Джон вздрогнул и пробормотал:

– Да, сэр, с большим удовольствием, – не имея ни малейшего понятия, о чем идет речь.

Барбара предупреждающе толкнула его коленом под столом.

– Я заключил с ним соглашение, – продолжал Медный Джон, – в соответствии с которым с него взыскивается половина его задолженности, и аренда остается за ним из расчета ста тридцати фунтов в год. Нечего и говорить, я не видел и пенни из этих денег, и еще в марте послал предупреждение, чтобы он убирался, однако он до сей поры не съехал. Положение, как видишь, нетерпимое.

– О да, сэр, абсолютно нетерпимое.

– Я намереваюсь сделать все, что в моих силах, чтобы наладить сообщение между Дунхейвеном и Денмэром посредством новой хорошей дороги, что, согласись, принесет неисчислимые преимущества владениям Роберта Лэмли и лорда Мэнди, и если нам удастся, наладить сообщение от озер через Денмэр, Дунхейвен и Мэнди на Слейн. В таком случае, мне кажется, гости, приезжающие к нам на Запад, предпочтут возвращаться именно этим путем, а не прежним. И тогда мы без всякого риска можем построить в Дунхейвене гостиницу. А может даже случиться так, что кто-нибудь из джентльменов захочет поселиться в наших краях. Что ты об этом думаешь, Джон?

– Всецело разделяю ваше мнение, сэр.

– Не знаю, располагает ли государство средствами для этой цели, но во всяком случае я намерен собрать всю необходимую информацию. Вполне возможно, что они это сделают по собственному почину. Ведь это большое дело – обеспечить связь с западным районом страны, к тому же, если случится война, это поможет обеспечить продовольствием флот. Я только надеюсь, что наши министры не устроят скандала и не поставят нас в затруднительное положение.

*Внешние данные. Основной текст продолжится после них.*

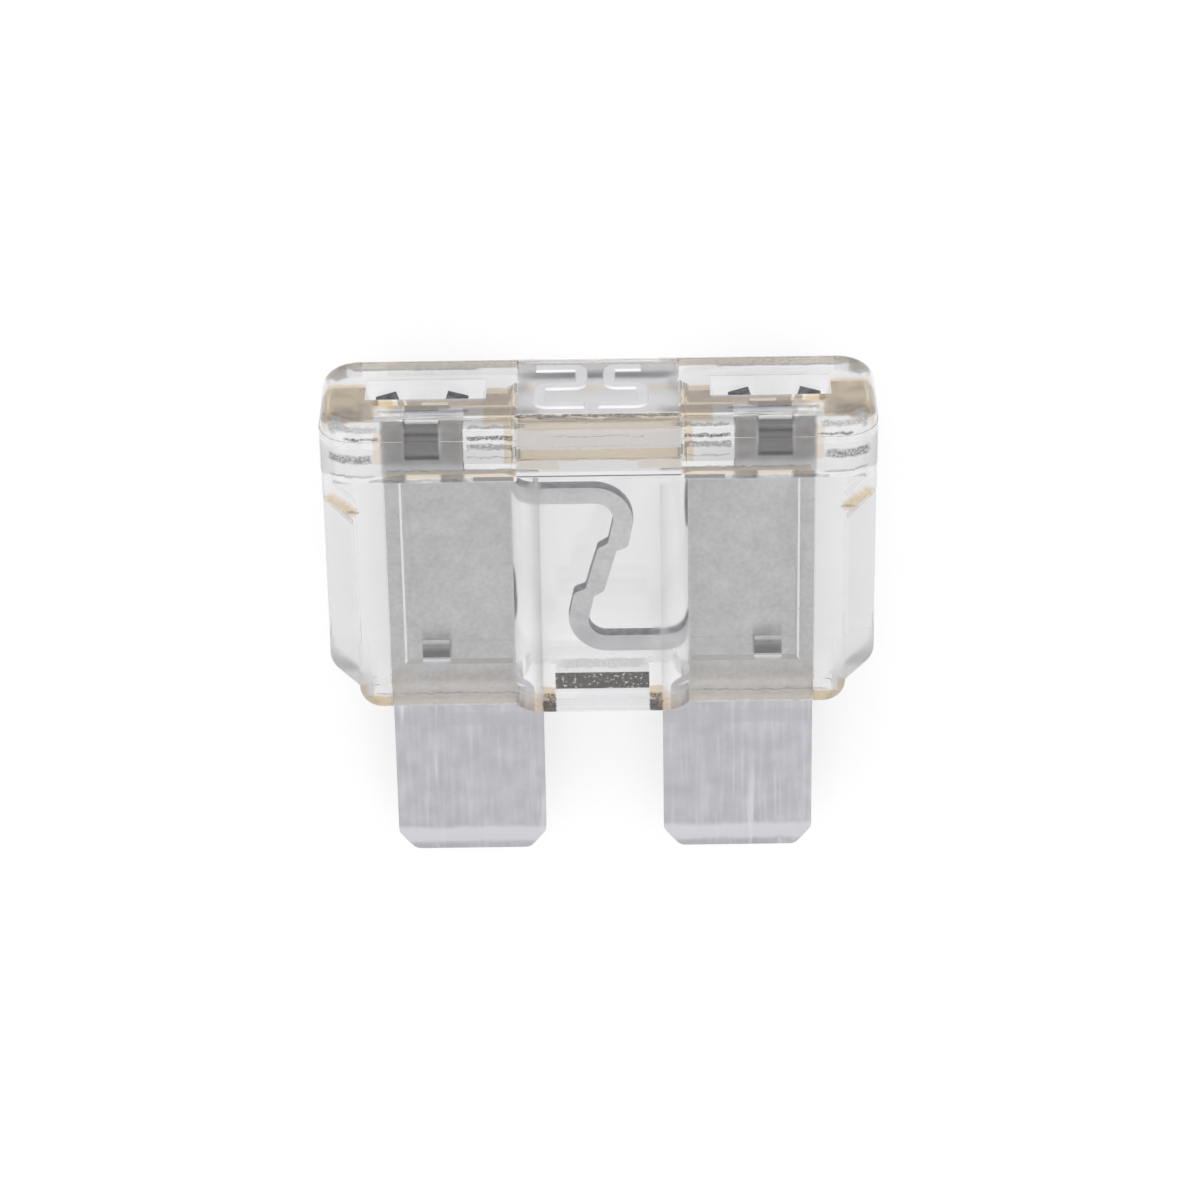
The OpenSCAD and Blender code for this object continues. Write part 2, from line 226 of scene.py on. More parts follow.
# 1 inside a box, falling to 0 over the softness outside it: how far the place lies past the half
# sizes is divided by the softness on each axis, and the length of the three gives the fall
def makePatchMask():
    group, entry, out = newGroup(
        "patch mask",
        [("Place", "Vector", None), ("Centre", "Vector", None), ("Half", "Vector", None),
         ("Softness", "Vector", None), ("Strength", "Float", 1.0)],
        [("Mask", "Float")])
    away = addNode(group, "ShaderNodeVectorMath", -700, 0, operation="SUBTRACT")
    folded = addNode(group, "ShaderNodeVectorMath", -500, 0, operation="ABSOLUTE")
    past = addNode(group, "ShaderNodeVectorMath", -300, 0, operation="SUBTRACT")
    outside = addNode(group, "ShaderNodeVectorMath", -100, 0, operation="MAXIMUM")
    shared = addNode(group, "ShaderNodeVectorMath", 50, 0, operation="DIVIDE")
    far = addNode(group, "ShaderNodeVectorMath", 180, 0, operation="LENGTH")
    fall = addNode(group, "ShaderNodeMapRange", 300, 0, interpolation_type="SMOOTHSTEP")
    fall.inputs["To Min"].default_value = 1.0
    fall.inputs["To Max"].default_value = 0.0
    link(group, entry.outputs["Place"], away.inputs[0])
    link(group, entry.outputs["Centre"], away.inputs[1])
    link(group, away.outputs[0], folded.inputs[0])
    link(group, folded.outputs[0], past.inputs[0])
    link(group, entry.outputs["Half"], past.inputs[1])
    link(group, past.outputs[0], outside.inputs[0])
    link(group, outside.outputs[0], shared.inputs[0])
    link(group, entry.outputs["Softness"], shared.inputs[1])
    link(group, shared.outputs[0], far.inputs[0])
    link(group, far.outputs["Value"], fall.inputs["Value"])
    scaled = addMath(group, "MULTIPLY", 600, 0, fall.outputs["Result"], entry.outputs["Strength"])
    link(group, scaled, out.inputs["Mask"])
    return group


speckEdge = (0.09, 0.04)  # a grain's rim and full dark, as shares of a cell


# dark grains: the inner part of a few cells of a cell pattern
def makeSpecks():
    group, entry, out = newGroup(
        "dark specks",
        [("Vector", "Vector", None), ("Scale", "Float", 600.0), ("Rarity", "Float", 0.85)],
        [("Mask", "Float")])
    cells = addNode(group, "ShaderNodeTexVoronoi", -600, 0, feature="F1")
    near = addNode(group, "ShaderNodeMapRange", -300, 0)
    for name, value in zip(("From Min", "From Max"), speckEdge):
        near.inputs[name].default_value = value
    link(group, entry.outputs["Vector"], cells.inputs["Vector"])
    link(group, entry.outputs["Scale"], cells.inputs["Scale"])
    link(group, cells.outputs["Distance"], near.inputs["Value"])
    rare = addMath(
        group, "GREATER_THAN", -300, -200, cells.outputs["Color"], entry.outputs["Rarity"])
    kept = addMath(group, "MULTIPLY", 0, 0, near.outputs["Result"], rare)
    link(group, kept, out.inputs["Mask"])
    return group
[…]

– Надеюсь, этого не случится, сэр, – сказал Джон. Его очень мало интересовало то, о чем говорил отец, однако он надеялся, что голос его звучит достаточно убедительно.

– Между прочим, Флауэры сейчас у себя в Эндриффе, – сообщила Барбара. – Они, как обычно, были за границей и только недавно вернулись. Я рада, что Фанни-Роза теперь не такая дикая и безалаберная, как раньше. Зима, проведенная за границей, благотворно отразилась на ее манерах и поведении. Однако мне кажется, что она по-прежнему делает все, что ей вздумается. Что же касается младшей сестры, то бедная миссис Флауэр вообще ничего не может с ней поделать.

– Говорят, что в Фанни-Розу был безумно влюблен один итальянец, – сказала Элиза, – какой-то знатный господин с громким титулом, к тому же женатый.